The true friends of people with the Mediator personality type tend to be few and far between, but those that make the cut are often friends for life. The challenge is the many dualities that this type harbors when it comes to being sociable – Mediators crave the depth of mutual human understanding, but tire easily in social situations; they are excellent at reading into others’ feelings and motivations, but are often unwilling to provide others the same insight into themselves – it’s as though Mediators like the idea of human contact, but not the reality of social contact.
How Poor Are They That Have Not Patience
In a lot of ways, this limits the potential pool of friends to other types in the Diplomat Role group, who are able to pick up on the subtle clues left by their Mediator friends, and who are more likely than not to enjoy something of a human enigma. A friendship with a Turbulent Executive (ESTJ-T) on the other hand, governed by social conventions and community participation as they are, would almost be a non-sequitur – though Mediators may find the idea of being paired with their opposite fascinating enough to outweigh the practical challenges to such a friendship.

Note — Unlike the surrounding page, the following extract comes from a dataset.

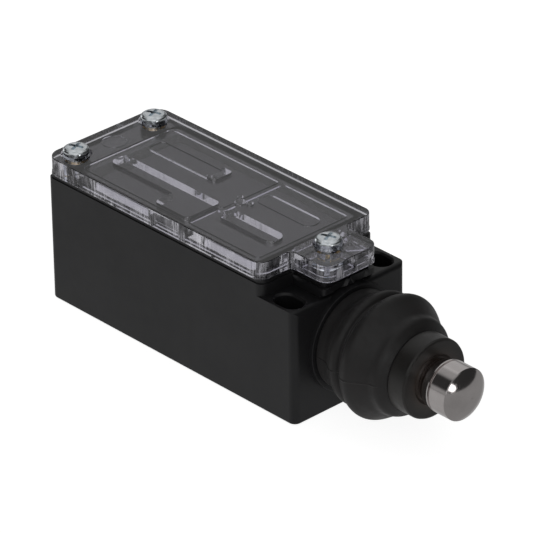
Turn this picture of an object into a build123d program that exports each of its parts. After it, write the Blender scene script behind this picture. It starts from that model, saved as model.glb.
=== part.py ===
# Plunger limit switch: plastic housing with a clear lid, a rubber-booted steel plunger and a
# double-break contact block inside.
#
# Drawing datum used below: X = 0 on the rear wall's outer face, Y = 0 on the centre plane,
# Z = 0 on the back (mounting) face. +X is the direction the plunger points, +Z is the lid side.
# Every part is shifted by -HOLE_X when it is written, so the part's own origin is the point
# midway between the two fixing slots, on the mounting face.
from build123d import *
import math
import os

os.makedirs("parts", exist_ok=True)

# ------------------------------------------------------------------ driving dimensions (mm)
BODY_L = 90.9          # housing length, rear wall to front face
BODY_W = 38.0          # housing width
BODY_H = 36.1          # mounting face to lid joint
BODY_R = 2.0           # vertical corner radius
EAR_Z = 31.46          # top face of the two fixing ears
EAR_X = 79.6           # where the ears start
PLAT_Y = 8.7           # half width of the raised platform between the ears
PLAT_X = 90.9          # front of that platform
LIP_H = 1.25           # recessed band just under the lid
LIP_IN = 0.30
NECK_H = 2.0           # deeper band under the lid's tongue
NECK_IN = 0.95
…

To top it all off, ideas like networking and “the friend of my friend is my friend” hold little weight with Mediators. Friendships are earned on their own merit, by dint of the intuitive respect Mediators have for those with similar principles and values, rather than more practical alignments like those of coworkers. Mediators’ tendency to protect their sensitive inner cores and values from criticism, especially if they are on the more turbulent side of the spectrum, means that acquaintances will likely get nowhere near them without sustained and tactful effort.
But, if Mediators’ shields are properly navigated and they decide to open up and trust another person, a strong, stable friendship will ensue, marked by passionate support and idealism, subtle poetic wit, and a level of emotional insight that is hard to match. Mediators’ friends will be rewarded with calm, sensitivity and depth, and an ever-present desire to help, learn, and grow. But even the most confident and assertive Mediators will only be able to keep up this relaxed and present exterior for so long.
Mediators will always need to disappear for a while, removing themselves from others so they can re-center on their own minds and feelings. Often enough people with the Mediator personality type will emerge from this time alone having come to some momentous decision that even their closest friends didn’t know was weighing on them, evading even the option of receiving the sort of support and advice they so readily give. Such is Mediators’ way, for better or for worse.